Born in Cairo and raised in Beirut, Ricky Shayne shot to stardom in the mid-1960s in Rome, where he appeared in a few films and recorded his first albums before being brought to Germany on a wave of PR engineered by the teen magazine Bravo. Incorporating archival clips and materials—adroitly shot by Volker Sattel—ranging from the notebooks that ten-year-old Stephan kept as an avid fan to posters, album covers, and set designs and rehearsals for a live gala staged at Berlin’s Haus der Kulturen der Welt as well as interviews with Shayne’s sons, and of course, Shayne himself, now in his seventies, SHAYNE, fully intended to be binged in one sitting, builds toward a climactic sequence manufactured in such a way that’s self-aware without ever winking. Not for a moment does the series show any signs of strain or overreach as each of its disparate pieces falls into place to form a quietly vital study of the way pop culture shapes who we become.

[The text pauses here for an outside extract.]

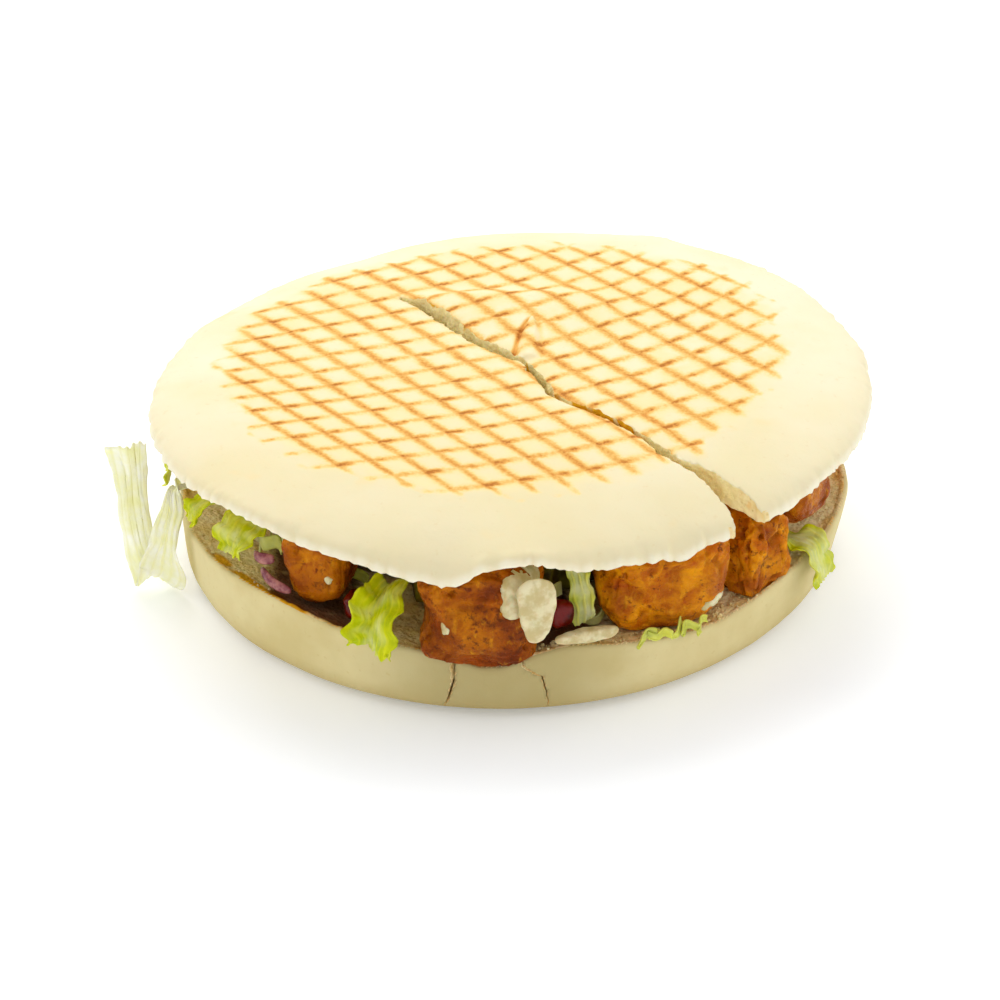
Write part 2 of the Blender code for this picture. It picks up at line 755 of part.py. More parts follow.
def main():
    clear_scene()
    lower_bread()
    upper_bread()
    meat()
    salad()
    leaves()
    soft_pieces()
    for node in bpy.context.scene.collection.objects:
        finish(node)


main()
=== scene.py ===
"""Looks of a round toasted flat-bread sandwich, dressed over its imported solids.

Lengths are millimetres until a mesh is made. The frame is the solids' own: +Z up, the open front
faces -Y, and the origin is the middle of the lower bread's flat base. Azimuths are degrees from
+X towards +Y.
"""

import math

import bpy
import numpy as np
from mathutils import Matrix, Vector
from mathutils.bvhtree import BVHTree


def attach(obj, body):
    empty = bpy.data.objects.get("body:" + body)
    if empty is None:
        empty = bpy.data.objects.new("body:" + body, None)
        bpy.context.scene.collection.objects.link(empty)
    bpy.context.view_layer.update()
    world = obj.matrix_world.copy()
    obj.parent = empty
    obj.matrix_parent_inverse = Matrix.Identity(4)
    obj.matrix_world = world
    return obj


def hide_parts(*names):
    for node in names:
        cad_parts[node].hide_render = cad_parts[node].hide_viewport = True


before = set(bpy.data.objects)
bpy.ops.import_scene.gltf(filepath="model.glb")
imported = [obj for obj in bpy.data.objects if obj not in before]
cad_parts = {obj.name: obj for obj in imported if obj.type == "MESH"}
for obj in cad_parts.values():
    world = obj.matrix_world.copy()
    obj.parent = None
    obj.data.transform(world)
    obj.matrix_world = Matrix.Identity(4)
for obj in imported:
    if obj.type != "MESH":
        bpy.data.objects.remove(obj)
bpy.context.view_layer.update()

MM = 0.001
GAP = 0.45
RIPPLE_WAVES = 7

# Lower bread
BASE_RADIUS = 94.8
BASE_BULGE = ((0, 30, 4.2),)
WALL_FLARE = ((3, 30, 3.2),)
FLARE_ALL_ROUND = 1.7
RIM_HEIGHT = 21.6
RIM_WAVES = ((-134, 17, 3.4), (-92, 6, -4.4), (-78, 6, 2.0), (-50, 13, -3.2), (0, 22, 2.4), (110, 25, 1.2))
WALL_ROUND = 5.5
CRUMB_HEIGHT = 17.0
CRUMB_BUMP = 0.5
CRACK_DEPTH = 10.0
# The cracks' knots: azimuth, height and half width
CRACK_LEFT = (
    (-97.3, 24.0, 1.5),
    (-98.1, 17.0, 1.2),
    (-98.0, 11.0, 0.9),
    (-99.0, 6.5, 0.7),
    (-99.7, 3.0, 0.3),
)
CRACK_RIGHT = (
    (-87.0, 24.0, 1.0),
    (-86.2, 17.5, 0.8),
    (-83.0, 14.0, 0.6),
    (-82.4, 9.0, 0.5),
    (-82.0, 4.0, 0.25),
)
CRACK_SHAKE = 0.22
CRACK_NARROWING = (0.5, 0.85)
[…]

One more Forum entry that makes imaginative use of archival footage and photographs needs mentioning here. In Breathless Animals, animator Lei Lei overlays conversations he’s recorded with his mother—recollections of growing up in China during the Cultural Revolution—with found photos and clips from documentaries doctored until they come off like old magazine layouts brought to jittery life. While his mother does discuss the disappearance of her father, who was sentenced to laboring on a farm in the name of reform, much of the discussion focuses on the dreams she had when she dozed off in front of her family’s black-and-white TV set, the first in her hometown, which drew a nightly audience of curious neighbors, or the utilitarian design of the furniture in a succession of ever-larger and more comfortable apartments. Lei Lei’s choppy soundtrack and animated cutouts and painted brushstrokes accentuate the beauty of memories that can never be fully reconstructed.